6. Limitations and Prospects
Protocol documents, while central to automation and verification, suffer inherent limitations:
- Partiality and Ambiguity: FSMs automatically extracted from prose-based documents are often partial or ambiguous due to specification vagueness (Pacheco et al., 2022). Expert intervention remains necessary for critical applications.
- Signature Trust Assumptions: Protocols relying on self-signed digital certificates (as in current IDStack deployments) may be less resilient to identity compromise; migration to CA-backed infrastructure is required for maximal trust (Lakmal et al., 2019).
- Redundancy and Overhead in Transport: Bit allocation for event signaling is ultimately constrained by block or FEC redundancy; protocols with minimal surplus bits require more complex paired or nested multiplexing (e.g., 25G/40GBASE-T (Ivanov, 2023)).

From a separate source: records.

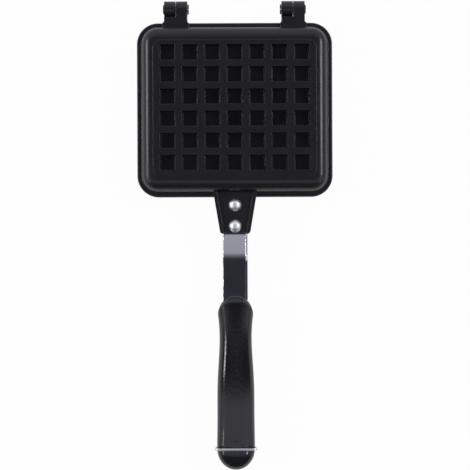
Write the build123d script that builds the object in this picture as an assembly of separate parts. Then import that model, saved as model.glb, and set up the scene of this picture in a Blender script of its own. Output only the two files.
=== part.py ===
from build123d import *
from math import cos, radians, sin
import os

# Stovetop waffle pan: two like cast halves, hinged at the back, each with a riveted steel strap
# and a moulded grip, and a wire latch that holds the two grips together.
#
# Millimetres. X runs to the right, Y towards the hinge, Z up. The pan lies closed on its lower
# plate: the origin is the centre of that plate's resting face. Each half is drawn once with
# Z = 0 on the parting plane and its outer face up. The upper half is lifted to the parting
# plane, and the lower half is the same pieces turned over about the Y axis.

# Plates
plate_width = 156.0
plate_length = 139.0
plate_corner = 17.0
half_height = 16.0
rim_gap = 0.4
flange_height = 4.5
flange_ledge = 4.0
flange_edge_round = 1.2
ledge_cove = 1.0
shoulder_radius = 9.0
pad_width = 128.2
pad_length = 107.8
pad_corner = 6.0
pad_rise = 0.5
pad_draft = 15.0

# Batter cavity
rim_width = 9.0
cavity_depth = 10.0
cavity_draft = 14.0
cavity_floor_round = 2.0

# Waffle grid, the same for the pegs inside and the pockets outside
grid_columns = 7
grid_rows = 6
column_pitch = 17.72
row_pitch = 17.45
grid_shift = 0.95
pocket_mouth = 12.2
pocket_floor = 11.0
pocket_depth = 4.5
peg_base = 12.4
peg_top = 10.6
peg_height = 7.5

# Hinges
hinge_inset = 31.1
hinge_reach = 11.5
hinge_width = 18.4
knuckle_radius = 6.6
knuckle_side_gap = 0.5
knuckle_turn_gap = 0.4
lug_root_round = 1.2
pin_radius = 2.0
pin_running_clearance = 0.06
pin_head_radius = 3.6
pin_head_height = 0.8
pin_head_gap = 0.2
pin_lip_reach = 3.8
pin_lip_width = 2.2
pin_lip_height = 1.0
pin_split = 0.5

# Handle tab on each casting
tab_length = 29.5
tab_root_width = 33.5
tab_end_width = 23.6
tab_end_round = 3.0
tab_rib_width = 3.0
tab_web_height = 3.6
tab_rib_rise = 1.8
tab_web_setback = 1.2
tab_end_relief = 0.6

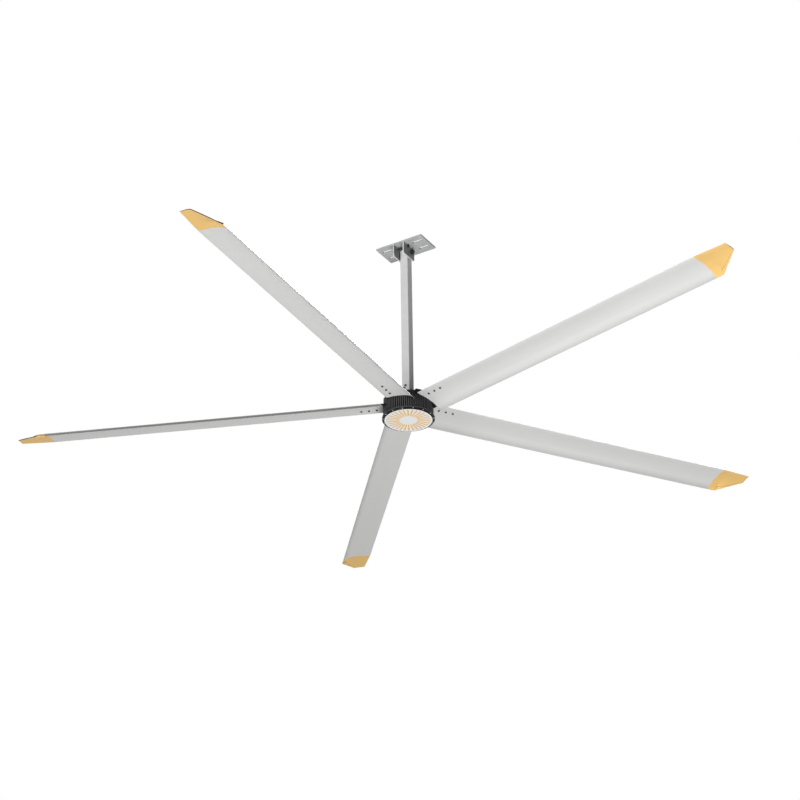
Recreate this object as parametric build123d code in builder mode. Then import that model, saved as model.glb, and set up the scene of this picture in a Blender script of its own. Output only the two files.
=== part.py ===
from build123d import *
from math import sin, cos, atan, degrees, hypot, radians
import os

os.makedirs("parts", exist_ok=True)

# High volume low speed ceiling fan, five blades, direct drive motor, millimetres.
# The origin is the middle of the ceiling plate's top face, +Z up, X along the plate.

# Shared allowances
cut_over = 5.0
fit_gap = 0.05
seat_gap = 0.3

# Ceiling plate
plate_length = 326.0
plate_width = 180.0
plate_thick = 8.0
plate_corner = 4.0
slot_spacing_x = 218.0
slot_spacing_y = 78.0
slot_length = 68.0
slot_width = 17.0

# Bracket ears and their bolts
ear_gap = 63.0
ear_thick = 8.0
ear_width = 125.0
ear_height = 84.0
ear_offset_y = 27.5
ear_corner = 8.0
weld_leg = 4.0
pivot_drop = 35.0
pivot_bolt_r = 8.0
pivot_head_across = 24.0
pivot_head_high = 10.0
pivot_nut_high = 13.0
pivot_thread_out = 5.0
washer_r = 15.0
washer_thick = 3.0
stop_bolt_r = 5.0
stop_head_across = 16.0
stop_head_high = 6.4
stop_nut_high = 8.0
stop_offset_y = 42.0
stop_drop = 12.0

# Square downrod
tube_side = 52.0
tube_wall = 4.0
tube_corner = 2.5
tube_inner_corner = 1.0
tube_top_above_pivot = 18.0
bush_r = 12.0

# Heights, measured down from the top face of the plate
blade_plane_drop = 1130.0
drum_top_rise = 54.0
drum_bottom_drop = 60.0
blade_plane_z = -blade_plane_drop
drum_top_z = blade_plane_z + drum_top_rise
drum_bottom_z = blade_plane_z - drum_bottom_drop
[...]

- Scoring Transparency: Lack of explicit, verifiable scoring formulas in document trust frameworks can hinder external validation and adoption.
Continued research addresses these through increased formalization, broader corpus-wide pre-training for NLP-based extraction, integration with global PKI ecosystems, and further optimization of encoding/multiplexing logic. The evolution of PDs thus remains tightly coupled to progress in verification science, digital trust, and high-performance networking.